EXERCISE TASK: Go through the data below and gather each line containing "scene".

SOURCE EXCERPT:
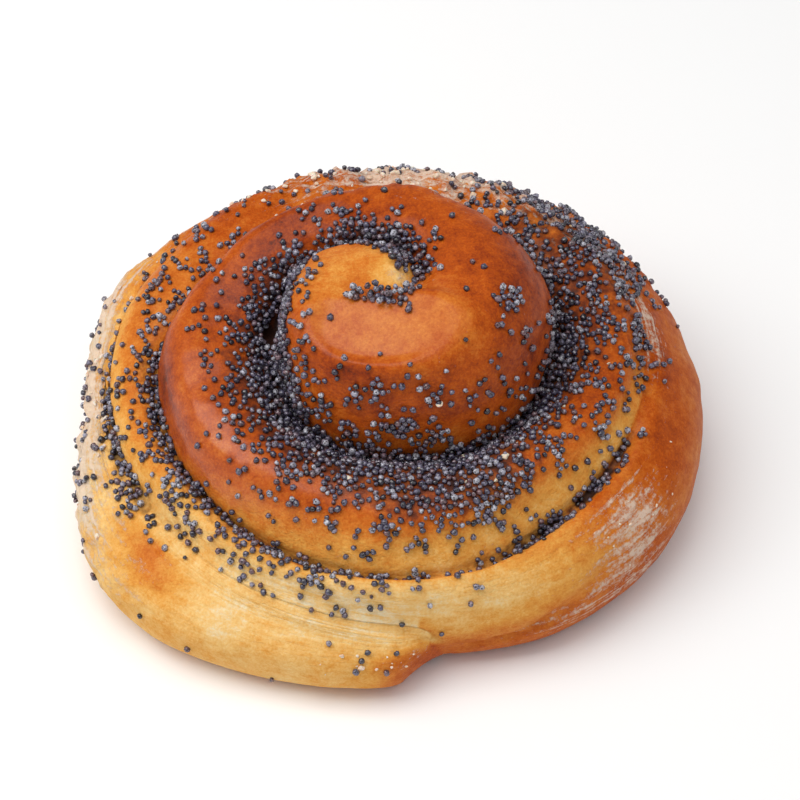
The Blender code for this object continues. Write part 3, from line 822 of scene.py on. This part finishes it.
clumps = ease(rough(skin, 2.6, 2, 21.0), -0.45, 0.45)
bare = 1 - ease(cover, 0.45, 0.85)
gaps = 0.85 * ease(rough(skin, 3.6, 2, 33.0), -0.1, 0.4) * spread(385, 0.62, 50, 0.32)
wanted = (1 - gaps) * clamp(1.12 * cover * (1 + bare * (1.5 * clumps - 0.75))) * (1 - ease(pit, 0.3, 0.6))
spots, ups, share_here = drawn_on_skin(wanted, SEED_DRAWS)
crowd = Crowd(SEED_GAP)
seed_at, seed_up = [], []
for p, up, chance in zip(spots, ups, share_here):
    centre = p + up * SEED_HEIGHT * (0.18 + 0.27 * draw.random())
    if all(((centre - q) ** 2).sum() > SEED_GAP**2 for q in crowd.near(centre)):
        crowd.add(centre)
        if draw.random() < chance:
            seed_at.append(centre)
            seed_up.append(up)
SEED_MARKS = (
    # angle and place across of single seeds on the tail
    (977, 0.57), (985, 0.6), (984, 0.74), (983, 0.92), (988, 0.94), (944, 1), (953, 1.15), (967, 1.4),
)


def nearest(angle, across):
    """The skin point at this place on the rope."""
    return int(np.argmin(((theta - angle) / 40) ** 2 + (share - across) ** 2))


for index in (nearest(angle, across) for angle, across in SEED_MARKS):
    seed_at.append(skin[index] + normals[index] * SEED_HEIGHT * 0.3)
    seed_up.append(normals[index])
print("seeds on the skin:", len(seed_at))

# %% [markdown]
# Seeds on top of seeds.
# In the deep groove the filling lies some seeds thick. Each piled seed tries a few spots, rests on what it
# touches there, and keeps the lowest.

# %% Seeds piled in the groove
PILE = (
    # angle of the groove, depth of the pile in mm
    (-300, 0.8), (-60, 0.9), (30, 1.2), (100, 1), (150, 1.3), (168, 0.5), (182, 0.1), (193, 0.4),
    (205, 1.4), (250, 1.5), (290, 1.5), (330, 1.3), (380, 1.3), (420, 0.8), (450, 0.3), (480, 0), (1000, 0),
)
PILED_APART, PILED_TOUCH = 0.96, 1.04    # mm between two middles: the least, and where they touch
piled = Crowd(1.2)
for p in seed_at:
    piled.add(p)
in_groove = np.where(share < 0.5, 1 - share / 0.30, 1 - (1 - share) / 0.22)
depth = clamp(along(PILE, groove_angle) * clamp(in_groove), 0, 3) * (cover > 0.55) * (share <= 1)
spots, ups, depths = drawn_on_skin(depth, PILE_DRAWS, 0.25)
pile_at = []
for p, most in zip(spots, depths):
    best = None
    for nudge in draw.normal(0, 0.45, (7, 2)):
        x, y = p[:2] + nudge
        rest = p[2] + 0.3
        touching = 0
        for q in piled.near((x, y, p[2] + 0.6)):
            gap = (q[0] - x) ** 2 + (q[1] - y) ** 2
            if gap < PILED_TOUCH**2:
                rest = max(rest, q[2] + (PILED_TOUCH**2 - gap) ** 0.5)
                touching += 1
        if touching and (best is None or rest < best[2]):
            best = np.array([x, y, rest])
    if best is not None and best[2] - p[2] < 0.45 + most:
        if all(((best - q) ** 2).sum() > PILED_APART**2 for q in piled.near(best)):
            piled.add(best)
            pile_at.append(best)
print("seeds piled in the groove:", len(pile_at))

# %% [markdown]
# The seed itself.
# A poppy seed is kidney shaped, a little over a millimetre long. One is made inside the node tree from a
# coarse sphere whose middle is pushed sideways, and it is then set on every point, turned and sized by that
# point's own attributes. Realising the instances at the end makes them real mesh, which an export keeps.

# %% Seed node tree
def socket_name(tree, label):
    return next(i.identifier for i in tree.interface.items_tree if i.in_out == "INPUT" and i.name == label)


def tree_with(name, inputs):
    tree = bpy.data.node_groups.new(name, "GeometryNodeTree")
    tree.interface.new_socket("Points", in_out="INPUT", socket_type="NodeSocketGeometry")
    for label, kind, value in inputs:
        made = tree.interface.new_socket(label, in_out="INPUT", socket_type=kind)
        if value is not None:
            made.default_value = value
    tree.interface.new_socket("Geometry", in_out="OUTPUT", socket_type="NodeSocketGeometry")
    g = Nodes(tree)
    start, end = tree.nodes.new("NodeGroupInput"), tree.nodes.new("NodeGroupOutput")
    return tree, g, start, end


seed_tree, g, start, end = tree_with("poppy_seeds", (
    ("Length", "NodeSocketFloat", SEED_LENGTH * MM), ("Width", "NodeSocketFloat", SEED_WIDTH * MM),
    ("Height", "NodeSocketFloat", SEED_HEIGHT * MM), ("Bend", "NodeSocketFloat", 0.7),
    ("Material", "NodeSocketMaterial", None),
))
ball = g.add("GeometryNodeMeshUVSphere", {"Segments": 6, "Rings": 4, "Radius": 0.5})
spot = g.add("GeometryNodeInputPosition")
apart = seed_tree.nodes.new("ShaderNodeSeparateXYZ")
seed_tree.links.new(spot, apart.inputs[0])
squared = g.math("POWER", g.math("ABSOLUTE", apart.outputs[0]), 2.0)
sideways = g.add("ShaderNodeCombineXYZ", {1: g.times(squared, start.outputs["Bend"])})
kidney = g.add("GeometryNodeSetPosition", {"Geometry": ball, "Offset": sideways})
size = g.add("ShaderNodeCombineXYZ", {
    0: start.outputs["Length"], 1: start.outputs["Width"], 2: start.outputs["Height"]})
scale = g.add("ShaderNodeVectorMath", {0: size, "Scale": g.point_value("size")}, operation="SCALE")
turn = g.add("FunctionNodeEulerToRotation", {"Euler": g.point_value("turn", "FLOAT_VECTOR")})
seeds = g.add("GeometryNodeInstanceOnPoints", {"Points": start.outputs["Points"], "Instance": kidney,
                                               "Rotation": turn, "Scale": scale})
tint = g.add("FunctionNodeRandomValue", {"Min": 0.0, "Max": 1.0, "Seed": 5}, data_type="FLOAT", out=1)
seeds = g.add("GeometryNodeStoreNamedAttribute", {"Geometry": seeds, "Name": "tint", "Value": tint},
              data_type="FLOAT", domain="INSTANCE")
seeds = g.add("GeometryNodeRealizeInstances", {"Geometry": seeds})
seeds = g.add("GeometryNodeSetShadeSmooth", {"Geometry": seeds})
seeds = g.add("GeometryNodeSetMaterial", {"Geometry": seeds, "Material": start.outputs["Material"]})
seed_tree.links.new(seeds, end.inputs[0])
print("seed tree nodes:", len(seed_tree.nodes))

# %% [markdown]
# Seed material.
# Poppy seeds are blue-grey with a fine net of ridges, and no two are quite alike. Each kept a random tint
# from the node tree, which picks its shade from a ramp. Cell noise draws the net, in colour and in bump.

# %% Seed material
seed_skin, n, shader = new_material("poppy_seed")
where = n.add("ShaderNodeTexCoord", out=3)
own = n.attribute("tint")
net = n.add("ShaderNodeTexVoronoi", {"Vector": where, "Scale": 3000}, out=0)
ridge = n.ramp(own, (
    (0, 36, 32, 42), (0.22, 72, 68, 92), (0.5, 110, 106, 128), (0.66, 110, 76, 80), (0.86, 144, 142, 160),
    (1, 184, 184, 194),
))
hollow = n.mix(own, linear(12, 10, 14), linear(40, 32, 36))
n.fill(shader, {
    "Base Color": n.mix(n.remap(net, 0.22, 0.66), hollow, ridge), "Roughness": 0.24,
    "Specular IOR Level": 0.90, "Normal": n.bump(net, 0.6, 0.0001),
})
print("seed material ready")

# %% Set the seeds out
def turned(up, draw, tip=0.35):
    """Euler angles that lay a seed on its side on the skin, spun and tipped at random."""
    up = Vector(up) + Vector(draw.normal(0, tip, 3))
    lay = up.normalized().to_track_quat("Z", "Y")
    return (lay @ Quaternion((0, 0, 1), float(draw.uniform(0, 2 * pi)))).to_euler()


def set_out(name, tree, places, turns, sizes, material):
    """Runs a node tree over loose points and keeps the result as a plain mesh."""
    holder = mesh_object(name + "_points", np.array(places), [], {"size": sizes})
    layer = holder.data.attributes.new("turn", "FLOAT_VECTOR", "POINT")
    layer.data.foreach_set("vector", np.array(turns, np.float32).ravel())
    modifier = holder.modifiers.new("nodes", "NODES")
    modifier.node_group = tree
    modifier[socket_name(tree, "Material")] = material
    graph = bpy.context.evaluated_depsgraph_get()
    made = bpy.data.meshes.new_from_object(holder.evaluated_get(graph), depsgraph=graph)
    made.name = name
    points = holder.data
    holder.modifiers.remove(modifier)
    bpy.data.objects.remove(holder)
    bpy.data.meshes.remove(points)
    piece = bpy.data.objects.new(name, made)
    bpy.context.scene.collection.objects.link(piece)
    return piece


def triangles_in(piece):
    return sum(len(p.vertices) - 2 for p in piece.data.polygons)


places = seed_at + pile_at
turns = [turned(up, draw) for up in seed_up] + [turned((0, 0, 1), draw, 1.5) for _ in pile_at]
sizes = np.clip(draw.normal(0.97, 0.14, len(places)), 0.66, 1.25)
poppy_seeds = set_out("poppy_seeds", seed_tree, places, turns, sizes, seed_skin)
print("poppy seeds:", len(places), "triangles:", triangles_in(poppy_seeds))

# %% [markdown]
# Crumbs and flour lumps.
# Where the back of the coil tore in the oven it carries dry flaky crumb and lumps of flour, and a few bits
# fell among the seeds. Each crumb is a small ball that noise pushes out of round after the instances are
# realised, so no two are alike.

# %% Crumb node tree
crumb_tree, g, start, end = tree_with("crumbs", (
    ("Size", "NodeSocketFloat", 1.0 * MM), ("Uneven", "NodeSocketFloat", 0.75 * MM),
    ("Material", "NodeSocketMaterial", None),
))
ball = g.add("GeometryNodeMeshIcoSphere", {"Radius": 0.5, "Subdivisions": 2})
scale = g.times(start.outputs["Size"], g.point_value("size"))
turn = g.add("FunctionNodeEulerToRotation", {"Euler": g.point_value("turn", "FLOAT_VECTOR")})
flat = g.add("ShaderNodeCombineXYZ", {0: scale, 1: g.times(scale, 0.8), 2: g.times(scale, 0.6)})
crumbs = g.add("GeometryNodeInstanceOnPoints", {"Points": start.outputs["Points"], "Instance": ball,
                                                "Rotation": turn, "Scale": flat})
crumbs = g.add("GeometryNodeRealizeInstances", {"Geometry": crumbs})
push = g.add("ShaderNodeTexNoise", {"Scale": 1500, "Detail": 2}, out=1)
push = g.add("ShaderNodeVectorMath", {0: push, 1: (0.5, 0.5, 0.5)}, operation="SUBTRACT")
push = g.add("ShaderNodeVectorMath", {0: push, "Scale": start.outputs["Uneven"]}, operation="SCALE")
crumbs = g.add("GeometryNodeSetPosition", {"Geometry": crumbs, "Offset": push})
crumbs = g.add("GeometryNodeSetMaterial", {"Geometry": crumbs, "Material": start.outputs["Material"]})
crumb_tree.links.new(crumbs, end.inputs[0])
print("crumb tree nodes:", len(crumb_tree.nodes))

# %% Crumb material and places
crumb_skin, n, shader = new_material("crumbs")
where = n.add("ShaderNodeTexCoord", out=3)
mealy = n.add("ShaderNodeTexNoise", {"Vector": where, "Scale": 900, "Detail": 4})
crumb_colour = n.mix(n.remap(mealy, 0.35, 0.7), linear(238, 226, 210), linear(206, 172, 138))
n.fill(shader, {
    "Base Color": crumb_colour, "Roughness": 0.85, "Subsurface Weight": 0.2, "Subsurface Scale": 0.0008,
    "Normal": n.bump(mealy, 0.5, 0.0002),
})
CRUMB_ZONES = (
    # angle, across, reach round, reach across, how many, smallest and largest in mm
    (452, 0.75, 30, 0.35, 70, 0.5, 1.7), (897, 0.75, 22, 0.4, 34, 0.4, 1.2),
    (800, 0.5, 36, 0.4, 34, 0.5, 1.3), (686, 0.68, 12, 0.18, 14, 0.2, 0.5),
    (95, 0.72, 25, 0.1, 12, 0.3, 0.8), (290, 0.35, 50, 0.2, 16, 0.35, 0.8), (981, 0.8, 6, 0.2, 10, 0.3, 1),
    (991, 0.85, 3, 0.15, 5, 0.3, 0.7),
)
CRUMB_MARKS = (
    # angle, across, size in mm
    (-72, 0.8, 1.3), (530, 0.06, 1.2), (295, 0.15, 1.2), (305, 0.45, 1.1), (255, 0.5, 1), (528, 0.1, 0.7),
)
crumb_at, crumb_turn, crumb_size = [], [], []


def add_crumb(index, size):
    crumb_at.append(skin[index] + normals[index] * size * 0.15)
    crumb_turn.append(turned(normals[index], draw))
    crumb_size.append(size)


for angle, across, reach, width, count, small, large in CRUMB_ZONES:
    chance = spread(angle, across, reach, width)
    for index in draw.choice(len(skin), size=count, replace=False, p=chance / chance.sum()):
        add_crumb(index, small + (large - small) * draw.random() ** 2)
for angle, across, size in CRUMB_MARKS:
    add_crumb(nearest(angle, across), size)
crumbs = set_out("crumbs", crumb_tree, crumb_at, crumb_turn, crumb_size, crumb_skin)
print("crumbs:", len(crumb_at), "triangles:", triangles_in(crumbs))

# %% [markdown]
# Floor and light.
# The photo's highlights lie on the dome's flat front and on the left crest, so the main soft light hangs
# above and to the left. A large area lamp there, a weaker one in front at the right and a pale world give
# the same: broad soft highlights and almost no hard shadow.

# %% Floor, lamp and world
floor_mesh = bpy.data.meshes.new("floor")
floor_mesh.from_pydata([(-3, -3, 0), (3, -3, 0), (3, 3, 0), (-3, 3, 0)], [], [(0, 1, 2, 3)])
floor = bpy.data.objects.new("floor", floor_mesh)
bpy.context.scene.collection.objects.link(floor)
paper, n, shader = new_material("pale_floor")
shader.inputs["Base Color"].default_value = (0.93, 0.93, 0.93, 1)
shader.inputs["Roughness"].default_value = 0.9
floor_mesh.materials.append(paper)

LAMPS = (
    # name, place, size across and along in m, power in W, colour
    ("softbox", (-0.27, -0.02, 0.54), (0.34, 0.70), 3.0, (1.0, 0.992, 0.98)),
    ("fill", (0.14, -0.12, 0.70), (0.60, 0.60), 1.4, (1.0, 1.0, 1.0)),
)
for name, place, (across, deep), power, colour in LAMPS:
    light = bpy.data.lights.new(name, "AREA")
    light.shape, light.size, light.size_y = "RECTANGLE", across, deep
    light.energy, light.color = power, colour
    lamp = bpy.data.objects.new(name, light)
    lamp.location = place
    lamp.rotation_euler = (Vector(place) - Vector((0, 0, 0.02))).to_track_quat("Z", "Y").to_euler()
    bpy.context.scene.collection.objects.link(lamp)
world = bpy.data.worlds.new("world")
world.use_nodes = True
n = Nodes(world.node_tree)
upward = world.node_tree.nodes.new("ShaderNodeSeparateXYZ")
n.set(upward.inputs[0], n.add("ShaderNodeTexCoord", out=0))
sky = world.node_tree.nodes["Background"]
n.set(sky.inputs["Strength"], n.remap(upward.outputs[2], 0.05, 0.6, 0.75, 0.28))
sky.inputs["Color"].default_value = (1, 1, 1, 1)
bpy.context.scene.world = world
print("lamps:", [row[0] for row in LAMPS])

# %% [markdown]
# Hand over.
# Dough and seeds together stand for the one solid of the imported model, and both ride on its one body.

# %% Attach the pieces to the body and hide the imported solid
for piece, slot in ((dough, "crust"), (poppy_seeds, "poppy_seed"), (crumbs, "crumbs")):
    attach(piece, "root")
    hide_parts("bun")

EXERCISE ANSWER:
The Blender code for this object continues. Write part 3, from line 822 of scene.py on. This part finishes it.
    bpy.context.scene.collection.objects.link(piece)
bpy.context.scene.collection.objects.link(floor)
    bpy.context.scene.collection.objects.link(lamp)
bpy.context.scene.world = world